Many lawyers and law firms have a difficult time scaling their practices.  Too often lawyers are the bottleneck in the decision-making process. I used to think that this was largely a function of not being trained to delegate, combined with not fully understanding the financial benefits associated with leveraging time.

Those factors are still relevant, but there seems to be a deeper reason why lawyers are reluctant to delegate. They pride themselves on their abilities and delegating most of the the work on a representation to others would prove that their legal skills aren’t necessary. Too many lawyers suffer from the myth of feeling indispensable. Sometimes as a consultant to lawyers and law firms it falls to me to disabuse lawyers of this feeling.

Here are some examples that are based on my real-life consulting work:

A transactional lawyer who says that they couldn’t possibly delegate work to an associate midway through a deal.

A litigator who says that they and they alone should draft a brief because they know the underlying facts better than any of their colleagues.

An elder law attorney who insists on personally creating every pre-bill for every client.

In each of thse cases I pointed out that, if for some reason the lawyer in question became unavailable because of illness, the firm would in the matter of few days find a suitable replacement.
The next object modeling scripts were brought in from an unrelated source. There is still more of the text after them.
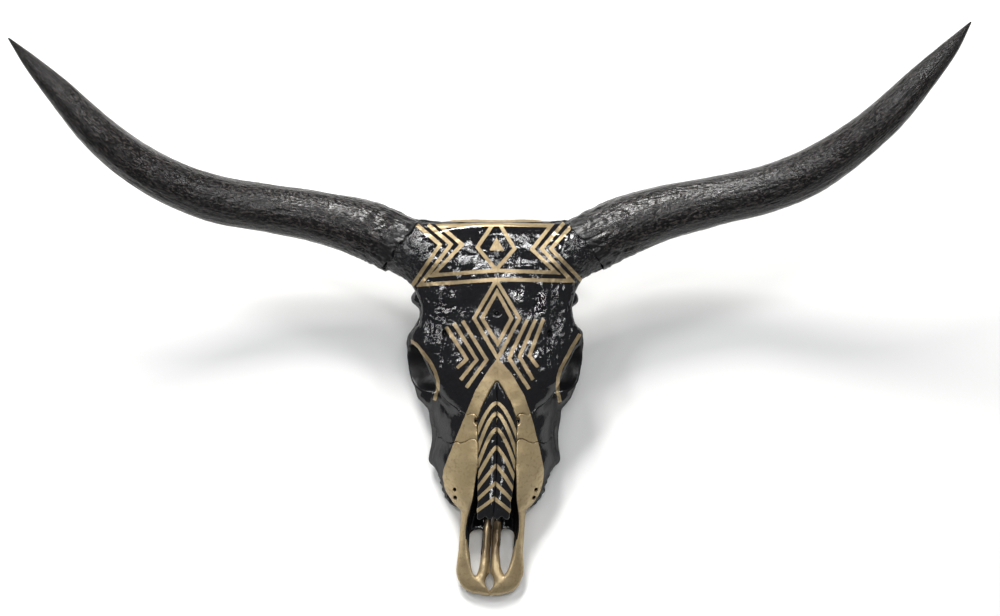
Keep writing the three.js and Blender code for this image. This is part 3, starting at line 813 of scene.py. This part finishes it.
# Chevrons along the nose: the apex's v, how far the arms drop, and how they bow.
NOSE_CHEVRONS = [(259.5, 36, 1.7), (245.5, 45, 1.6), (225.0, 46, 1.5), (200.8, 39, 1.3),
                 (176.5, 31.5, 1.15), (153.0, 23.5, 1.05), (133.0, 18.5, 1.0)]
NOSE_STROKE = 4.7
NOSE_HALF = 24.0
SIDE_BORDER = (171.5, -45.0, 0.9)  # down the cheek the gold ends along this slope


def painted_place(points):
    """Where points show on the face plane, seen from the painter's height."""
    nearer = CAMERA_DISTANCE / (CAMERA_DISTANCE - points[:, 2:])
    return (CAMERA_AIM + (points[:, :2] - CAMERA_AIM) * nearer).astype(np.float32).T


def offset(line, by):
    """The line moved sideways, its corners kept sharp."""
    points = np.array(line, float)
    forward = unit(np.diff(points, axis=0))
    first, last = (-1, 0) if line[0] == line[-1] else (0, -1)
    before, after = np.vstack((forward[first], forward)), np.vstack((forward, forward[last]))
    turn = 1 + (before * after).sum(axis=1, keepdims=True)
    moved = points + by * ((before + after) / turn)[:, ::-1] * (-1, 1)
    return [tuple(point) for point in moved]


def stroke_distance(across, along, line, width):
    left, right = offset(line, width / 2), offset(line, -width / 2)
    if line[0] != line[-1]:
        return polygon_distance(across, along, left + right[::-1])
    a = polygon_distance(across, along, left[:-1])
    b = polygon_distance(across, along, right[:-1])
    return np.maximum(np.minimum(a, -b), np.minimum(b, -a))


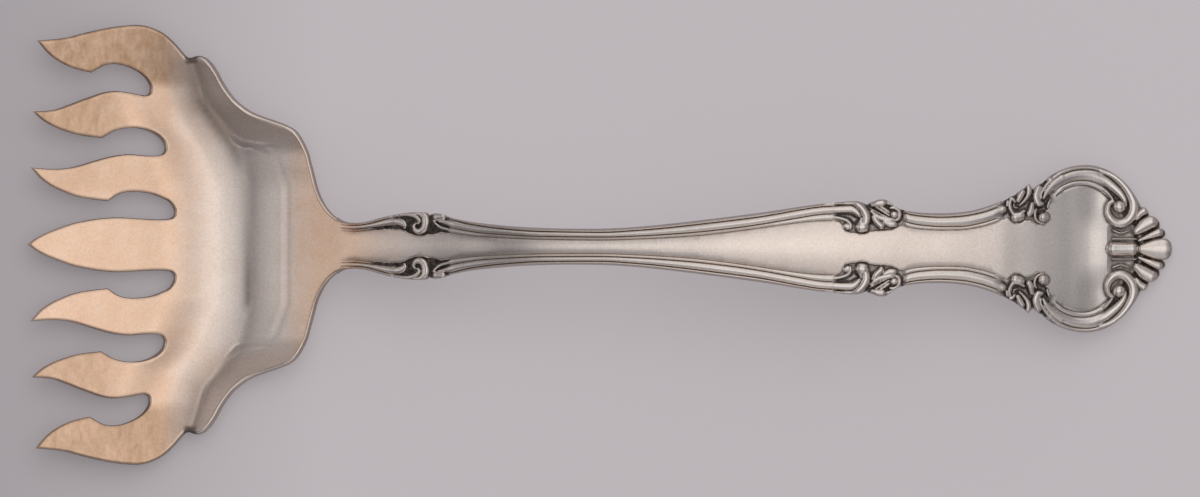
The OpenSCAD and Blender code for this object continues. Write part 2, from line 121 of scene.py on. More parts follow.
def smooth_line(points, step):
    """Points about a step apart on a smooth line through given points, with all columns."""
    p = np.array(points, float)
    d = np.linalg.norm(np.diff(p[:, :2], axis=0), axis=1)
    s = np.concatenate([[0.0], np.cumsum(d)])
    slope = np.diff(p, axis=0) / d[:, None]
    m = np.empty_like(p)
    m[0], m[-1] = slope[0], slope[-1]
    m[1:-1] = (slope[1:] * d[:-1, None] + slope[:-1] * d[1:, None]) / (d[1:] + d[:-1])[:, None]
    q = np.linspace(0, s[-1], max(2, int(math.ceil(s[-1] / step)) + 1))
    i = np.clip(np.searchsorted(s, q, side="right") - 1, 0, len(d) - 1)
    return cubic(p, m, i, d[i][:, None], ((q - s[i]) / d[i])[:, None])


# Outline of the head. Each line is smooth and ends at a tip, a barb or a slot's corner.
TINE_LINES = [
    [(27, 0), (35, 6), (45, 11.3), (55, 15.3), (65, 19), (75, 22), (85, 24), (95, 25.7),
     (105, 26.8), (115, 27.4), (125, 27.2), (140, 26.3), (155, 25.6), (165, 25.6)],
    [(165, 25.6), (170.5, 27), (173.3, 30.5), (173.3, 35), (171.5, 39), (168, 43.5), (160, 47.8),
     (150, 51.3), (140, 52.9), (130, 53.2), (121, 51.8), (115, 49), (111, 46), (107.5, 43.8)],
    [(107.5, 43.8), (100, 44.5), (90, 45.8), (80, 47.3), (70, 50), (60, 54), (50, 58.8), (40, 65.8),
     (30, 77.3)],
    [(30, 77.3), (40, 76.3), (50, 75.8), (60, 76), (70, 77.3), (80, 79.9), (90, 83), (100, 86),
     (110, 88.5), (120, 90.2), (130, 90.8), (140, 90), (150, 89.2), (156, 89)],
    [(156, 89), (160.5, 90.4), (163.1, 94), (163.3, 98), (162, 102), (159, 106), (155, 109.5),
     (150, 112.5), (140, 116), (130, 117.2), (121, 116.3), (112, 113.5), (106, 110), (101, 107)],
    [(101, 107), (90, 108.2), (80, 109.6), (70, 111.9), (60, 115.2), (50, 119.5), (40, 125.6),
     (32, 133.2)],
    [(32, 133.2), (45, 133.9), (55, 135.5), (62, 138), (70, 141), (80, 145), (90, 148.5),
     (100, 152), (108, 153.6), (115, 154), (122, 153.2), (130, 151.7), (138, 150), (143, 149.1)],
    [(143, 149.1), (146.8, 150.7), (148.6, 154.5), (148.3, 159), (146.7, 163), (144, 167),
     (139.5, 171.3), (133, 175.4), (126, 178.4), (118, 180.7), (110, 181.3), (104, 180.2),
     (98, 177.3), (90, 172.7)],
    [(90, 172.7), (80, 174.8), (70, 177.7), (60, 182.2), (50, 188.8), (43, 195.5), (36, 204.3)],
    [(36, 204.3), (48, 205.3), (58, 206.3), (68, 208), (78, 210.8), (90, 213.8), (100, 216),
     (110, 217.9), (120, 219.3), (130, 220.3), (138, 220.4), (147, 219), (155, 216.2), (163, 212),
     (170, 206.5), (177, 199.5), (183, 192.5), (187, 188.2)],
]
RIM_LINE = [
    (187, 188.2), (190, 187.8), (195, 189.2), (200, 189.8), (206, 188), (212, 183), (218, 174.5),
    (223, 165), (230, 154), (237, 145.5), (243, 140.5), (250, 135.6), (260, 131), (270, 127.5),
    (280, 124), (290, 119.8), (296, 116), (300, 111.5), (305, 103), (309, 94), (312, 83), (315, 72),
    (317.5, 62), (320.5, 52.5), (325, 43), (330, 35.5), (337, 28.8), (345, 24.2), (352, 22.8),
    (360, 23.2), (370, 25),
]
# Lines of the bowl, as (h, x): the lowest one, the foot of the wall and the die's faint crease
LOW_AT = curve([
    (0, 223), (50, 221), (75, 213), (95, 204), (125, 186), (145, 178), (170, 169), (190, 165),
    (230, 164),
])
TROUGH_AT = curve([
    (0, 248), (50, 248), (90, 240), (120, 221), (145, 204), (175, 194), (190, 190), (230, 190),
])
CREASE_AT = curve([
    (0, 288), (55, 288), (72, 283), (90, 275), (100, 262), (105, 240), (115, 222), (130, 208),
    (150, 204), (230, 204),
])
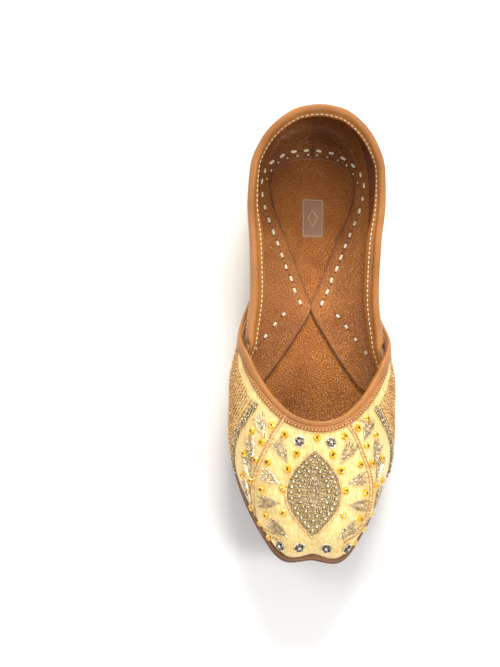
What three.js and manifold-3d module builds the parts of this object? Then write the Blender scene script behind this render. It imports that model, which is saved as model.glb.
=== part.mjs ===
// Mojari: a flat embroidered leather slip-on shoe with a blunt, turned-up toe.
//
// Frame: millimetres, +Z up, origin in the middle of the footprint on the floor, toe toward -Y and
// heel toward +Y. The shoe is built straight, so the two sides mirror each other across X = 0.
//
// The last is one surface of ribs. A rib starts at the feather line, where upper and sole meet, and
// climbs to the collar or the throat. "turn" is the place along the outline: 0 at the heel, 1 at the
// toe, negative on the left and above 1 past the toe. "rise" is the place on a rib: 0 at the feather
// line and 1 at its top. The quarter hangs on the inside of this surface and the vamp lies on the
// outside, lapped over it.
import * as THREE from 'three';
import { mergeVertices } from 'three/addons/utils/BufferGeometryUtils.js';
import Module from 'manifold-3d';

const wasm = await Module();
wasm.setup();

// Driving dimensions.
const LENGTH = 250;
const BALL_WIDTH = 82;
const HEEL_HEIGHT = 58.8;
const INSTEP_HEIGHT = 48;

// Thicknesses and clearances.
const OUTSOLE_THICKNESS = 4;
const MIDSOLE_THICKNESS = 1.9;
const INSOLE_THICKNESS = 1.3;
const FLAP_THICKNESS = 1.1;
const QUARTER_WALL = 2;
const VAMP_WALL = 2.2;
const LAP = 0.4;
const BINDING_THICKNESS = 0.9;
const GAP = 0.3;

// Widths of the folded leather edging on the outside and the inside of the upper.
const BINDING_OUTSIDE = 5.4;
const BINDING_INSIDE = 4.5;
// Share of the fold's height that its rounded corners take.
const CROWN_ROUNDING = 0.3;

// How far the feather line lies inside the sole's edge, under the quarter and under the vamp.
const FEATHER_AT_HEEL = 1.2;
const FEATHER_AT_TOE = 3.4;
const FEATHER_CHANGE = { start: 0.3, end: 0.5 };

// Sole outline, heel to toe: distance from the heel over the length, half width over half the ball.
const OUTLINE = [
  { along: 0.000, half: 0.000 },
  { along: 0.008, half: 0.250 },
  { along: 0.030, half: 0.480 },
  { along: 0.085, half: 0.655 },
  { along: 0.153, half: 0.720 },
  { along: 0.234, half: 0.735 },
  { along: 0.375, half: 0.750 },
  { along: 0.534, half: 0.820 },
  { along: 0.655, half: 0.935 },
  { along: 0.738, half: 1.000 },
  { along: 0.788, half: 0.972 },
  { along: 0.828, half: 0.915 },
  { along: 0.868, half: 0.835 },
  { along: 0.908, half: 0.735 },
  { along: 0.948, half: 0.605 },
  { along: 0.982, half: 0.470 },
  { along: 0.996, half: 0.370 },
  { along: 1.000, half: 0.280 },
  { along: 0.998, half: 0.150 },
  { along: 0.994, half: 0.000 },
];

// Toe spring: height of the outsole's underside over the floor.
const SPRING_START_ALONG = 0.66;
const TOE_SPRING = [
  { along: 0.000, height: 0 },
  { along: SPRING_START_ALONG, height: 0 },
  { along: 0.752, height: 3.2 },
  { along: 0.833, height: 10 },
  { along: 0.917, height: 17.8 },
  { along: 0.974, height: 22 },
  { along: 1.000, height: 23.4 },
];

// Collar and throat line, from the heel to the throat's middle: the tops of the ribs.
const OPENING = [
  { turn: 0.000, x: 0.0, y: 110.5, z: HEEL_HEIGHT },
  { turn: 0.050, x: 10.3, y: 109.2, z: HEEL_HEIGHT - 1 },
  { turn: 0.090, x: 19.8, y: 105.0, z: HEEL_HEIGHT - 5.5 },
  { turn: 0.140, x: 28.6, y: 96.5, z: HEEL_HEIGHT - 12 },
  { turn: 0.200, x: 34.0, y: 83.5, z: HEEL_HEIGHT - 18 },
  { turn: 0.270, x: 35.0, y: 66.5, z: HEEL_HEIGHT - 24 },
  { turn: 0.350, x: 33.2, y: 46.0, z: HEEL_HEIGHT - 27 },
  { turn: 0.450, x: 31.8, y: 15.0, z: HEEL_HEIGHT - 27 },
  { turn: 0.530, x: 33.4, y: -10.0, z: HEEL_HEIGHT - 25 },
  { turn: 0.585, x: 32.2, y: -23.0, z: INSTEP_HEIGHT - 11.5 },
  { turn: 0.665, x: 27.2, y: -36.0, z: INSTEP_HEIGHT - 7.5 },
  { turn: 0.785, x: 19.4, y: -47.5, z: INSTEP_HEIGHT - 3.5 },
  { turn: 0.900, x: 10.3, y: -55.2, z: INSTEP_HEIGHT - 1 },
  { turn: 1.000, x: 0.0, y: -57.8, z: INSTEP_HEIGHT },
];

// Handles of the ribs. "up" and "out" shape the wall over the feather line. "fan" is the direction
// in which a rib leaves its top, in degrees from +X toward -Y, "side" and "down" are how far.
const RIBS = [
  { turn: 0.000, up: 20, out: 1.5, fan: -90, side: 5.5, down: 18 },
  { turn: 0.050, up: 19, out: 2.0, fan: -68, side: 5.0, down: 17 },
  { turn: 0.090, up: 18, out: 2.5, fan: -48, side: 4.5, down: 16 },
  { turn: 0.140, up: 16, out: 2.5, fan: -30, side: 3.5, down: 13 },
  { turn: 0.200, up: 12, out: 3.0, fan: -12, side: 2.5, down: 10 },
  { turn: 0.270, up: 10, out: 3.0, fan: -3, side: 1.5, down: 9 },
  { turn: 0.350, up: 9, out: 3.0, fan: 0, side: 1.5, down: 8 },
  { turn: 0.450, up: 9, out: 4.5, fan: 3, side: 2.5, down: 8 },
  { turn: 0.530, up: 9, out: 9.0, fan: 6, side: 5.5, down: 8 },
  { turn: 0.585, up: 10, out: 11.0, fan: 14, side: 10.0, down: 8 },
  { turn: 0.665, up: 11, out: 8.0, fan: 30, side: 15.5, down: 7 },
  { turn: 0.785, up: 12, out: 4.5, fan: 50, side: 25.0, down: 5.5 },
  { turn: 0.900, up: 12.5, out: 1.5, fan: 70, side: 35.0, down: 3 },
  { turn: 1.000, up: 12.5, out: 1.0, fan: 90, side: 38.0, down: 1 },
];

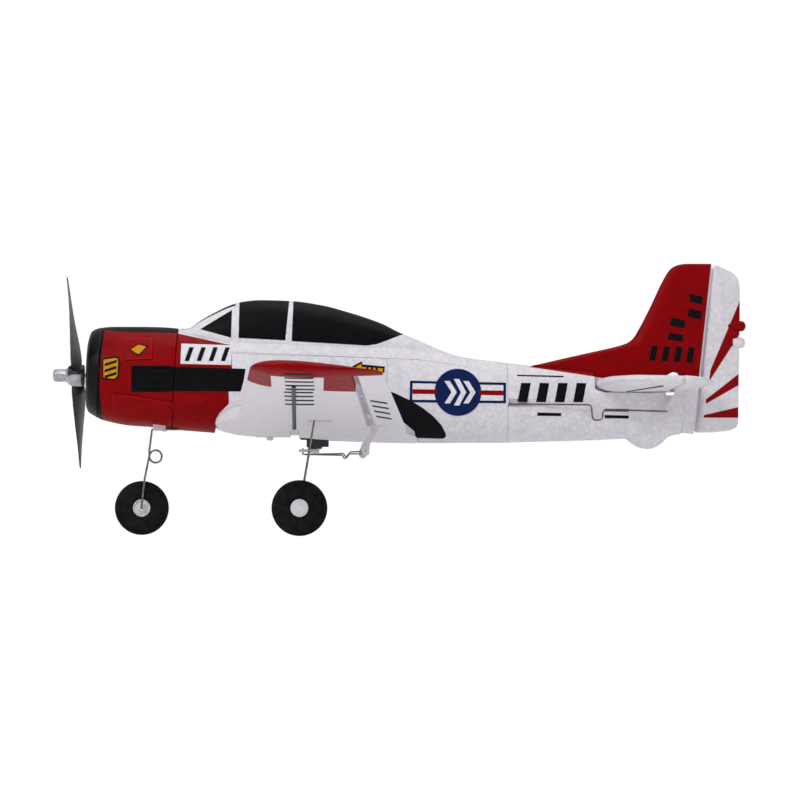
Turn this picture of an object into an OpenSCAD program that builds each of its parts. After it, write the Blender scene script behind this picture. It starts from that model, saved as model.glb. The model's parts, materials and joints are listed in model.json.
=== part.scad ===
// Small RC foam airplane, 400 mm span: moulded foam airframe with a geared nose motor,
// belly aileron servo, two tail servos on the control tray and fixed wire landing gear.
// Millimetres. +Z up, nose towards -X, port side towards -Y. Wheels stand on Z = 0.

/* [View] */
// Sub-part to draw, or all of them

/* [Foam] */
// Wall thickness of the hollow fuselage
wall = 3.6; // [3:0.1:4.2]
// Wall thickness of the cowl and the canopy hatch
shell = 3.2; // [2.8:0.1:3.6]
// Gap left between two foam parts
gap = 0.15; // [0.1:0.05:0.2]
// Width of the skin hinges
hinge_gap = 1.0; // [0.8:0.1:1.2]

/* [Wheels] */
// Tyre outside diameter
tyre_diameter = 26.6; // [25:0.1:26.6]
// Tyre width
tyre_width = 9; // [8:0.1:9]
// Hub diameter
hub_diameter = 8.6; // [8:0.1:9]
// Landing gear wire diameter
gear_wire = 1.0; // [0.9:0.05:1.0]

/* [Drive] */
// Propeller tip radius
prop_radius = 70; // [60:1:72]
// Propeller shaft diameter
shaft_diameter = 2.0; // [1.8:0.1:2.0]
// Gear module
gear_module = 0.4; // [0.4]
// Teeth on the spur gear
spur_teeth = 45; // [45]
// Teeth on the pinion
pinion_teeth = 9; // [9]

/* [Hidden] */
$fn = 48;

white = [0.86, 0.84, 0.86];
red = [0.55, 0.02, 0.04];
black = [0.09, 0.09, 0.1];
plastic = [0.9, 0.88, 0.9];
steel = [0.6, 0.58, 0.56];
silver = [0.72, 0.72, 0.74];
brass = [.75, .62, .3];
gear_white = [.88, .88, .84];
gearbox_grey = [.16, .16, .17];
face_grey = [.2, .2, .21];
tray_grey = [.25, .25, .27];
battery_grey = [.3, .3, .32];
light_red = [.7, .1, .1];
lead_red = [.6, .1, .1];
servo_blue = [.12, .14, .3];
board_green = [.05, .25, .12];

// Places and fits shared by several parts
SIDES = [-1, 1];                    // port, starboard
centre_y = .02;                     // each foam half stops this far from the centre plane
past = 30;                          // half width of cuts right through the fuselage
fit = .1;                           // play of plastic parts in their wing pockets
shaft_z = 78.6;                     // propeller shaft
shaft_r = shaft_diameter / 2;
motor_z = shaft_z - gear_module * (spur_teeth + pinion_teeth) / 2;
wheel_z = tyre_diameter / 2;
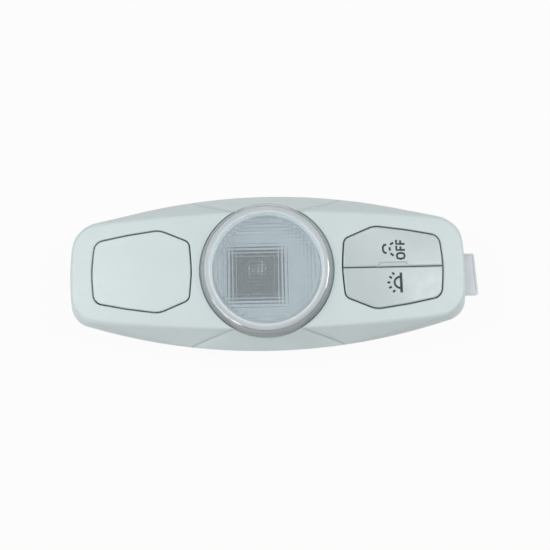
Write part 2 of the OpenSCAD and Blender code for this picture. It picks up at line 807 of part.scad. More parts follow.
clip_wall = -tub_left;
clip_in = clip_wall + carrier_t + clip_t / 2 + 0.3;
clip_path = [
    [clip_in, clip_z - clip_leg], [clip_in, clip_z], [clip_wall - clip_reach * 0.32, clip_z],
    [clip_wall - clip_reach * 0.88, clip_z - clip_h * 0.2],
    [clip_wall - clip_reach, clip_z - clip_h * 0.42],
    [clip_wall - clip_reach * 0.68, clip_z - clip_h * 0.86],
    [clip_wall - clip_reach * 0.18, clip_z - clip_h]];

module retaining_spring() {
    color([0.62, 0.64, 0.66]) translate([0, clip_w / 2, 0]) rotate([90, 0, 0])
        linear_extrude(clip_w) polygon(ribbon(clip_path, clip_t));
}

// Rear carrier: a plate inside the bezel, a deep tub, a shallow bay and a locating tongue
module carrier() {
    color([0.78, 0.82, 0.84]) difference() {
        union() {
            rear_plate(plate_inset, seat_z, plate_top);
            plate(tub_outline, shallow_z, seat_z + eps);
            plate(deep_outline, 0, seat_z);
            at_screws() translate([0, 0, seat_z]) cylinder(r = boss_r, h = pad_h);
            tongue();
        }
        difference() {
            union() {
                plate(inset(tub_outline, carrier_t), shallow_z + carrier_t, plate_top + 1);
                plate(inset(deep_outline, carrier_t), floor_z, plate_top + 1);
            }
            at_posts() cylinder(r = post_r, h = board_z);
            translate([-deep_left - 1, -tub_w / 2, 0]) cube([carrier_t, tub_w, shallow_z + carrier_t]);
        }
        at_posts() translate([0, 0, floor_z + post_floor])
            cylinder(r = board_screw_d / 2 + screw_fit, h = board_up);
        at_screws() {
            translate([0, 0, seat_z - 1]) cylinder(r = screw_d / 2 + screw_fit, h = pad_h + 2);
            translate([0, 0, seat_z - 1])
                cylinder(r = head_r + 2 * screw_fit, h = head_h + 2 * screw_fit + 1);
        }
        translate([plug_x - plug_l / 2 - slot_fit, -plug_w / 2 - slot_fit, -1])
            cube([plug_l + 2 * slot_fit, plug_w + 2 * slot_fit, floor_z + 2]);
        translate([clip_wall - 1, -clip_w / 2 - slot_fit, clip_z - clip_t / 2 - slot_fit])
            cube([carrier_t + 2, clip_w + 2 * slot_fit, clip_t + 2 * slot_fit]);
    }
}

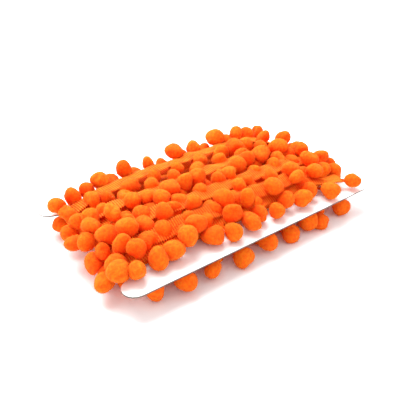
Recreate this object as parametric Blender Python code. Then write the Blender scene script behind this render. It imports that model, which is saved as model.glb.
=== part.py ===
# Pompom fringe trim wound lengthwise round a flat notched card that lies face up.
# Metres, +Z up, +X along the card, origin at the bottom centre of the whole thing.

import math

import bmesh
import bpy
import numpy as np
from mathutils import Matrix, Vector

MM = 0.001

# The card: a flat sheet with a notch in each short end that the trim winds over
CARD_LENGTH = 173.8 * MM
CARD_WIDTH = 102.9 * MM
CARD_THICK = 0.8 * MM
CARD_RISE = 13.4 * MM  # underside of the card above the surface it lies on
NOTCH_HALF = 34.4 * MM  # half the width of a notch at its bottom
NOTCH_DEPTH = 13.3 * MM
NOTCH_FLARE = 0.449  # how much a notch widens for each unit of depth
NOTCH_FILLET = 2.5 * MM
EAR_RADIUS = 6.75 * MM
ARC_STEPS = 7
CARD_GAP = 0.3 * MM  # room left all round the card

# The trim: a ribbed tape with a pompom every pitch along one edge
TAPE_WIDTH = 9.4 * MM
TAPE_THICK = 1.1 * MM
POM_RADIUS = 5.15 * MM
POM_PITCH = 17.6 * MM
STALK = 1.6 * MM  # loose loop between the tape's edge and the pompom
INNER_ROOT = (0.97, 0.96, 0.9)  # draws the roots of the inner turns into the packed winding
ROOT_DEPTH = 2.0 * MM  # how far in from the tape's edge a pompom is held
ROOT_SINK = 0.8 * MM  # how far under the tape
LEAN_SPREAD = 16.0  # degrees
UNDER_LEAN = 8.0  # how far the pompoms stand off the lower face, degrees
SWING = 1.6 * MM  # how far a pompom swings along the tape
POM_ROOM = 0.1 * MM  # left between two pompoms, and between a pompom and the tape
PRESSED = 0.16 * MM  # how much a pompom gives where its neighbours press it
POM_LEAST = 3.6 * MM  # radius of the most pressed pompom
FLOOR_SHARE = 0.9  # height of the lowest pompoms' middles, in radii
HEAP = 14.2 * MM  # height of the highest pompoms' middles over the card
SEED = 11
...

Lawyers dont want to hear that virtually all of them are replaceable. That’s understandable. What is more perplexing is how few lawyers see the financial potential of building a work-flow system that allows a firm to serve clients without them being directly involved in every detail of every case. When lawyers fail to delegate and see themselves as indispensable they create an artificial ceiling on how much revenue they can generate. That ceiling is set by the number of hours the lawyer can work.

If lawyers want to maximize profitability they should seek to leverage the work of other lawyers and staff members. They should strive to minimize the extent to which their involvement  is required on non-essential decisions. That might make some lawyers feel less special, but that’s ok.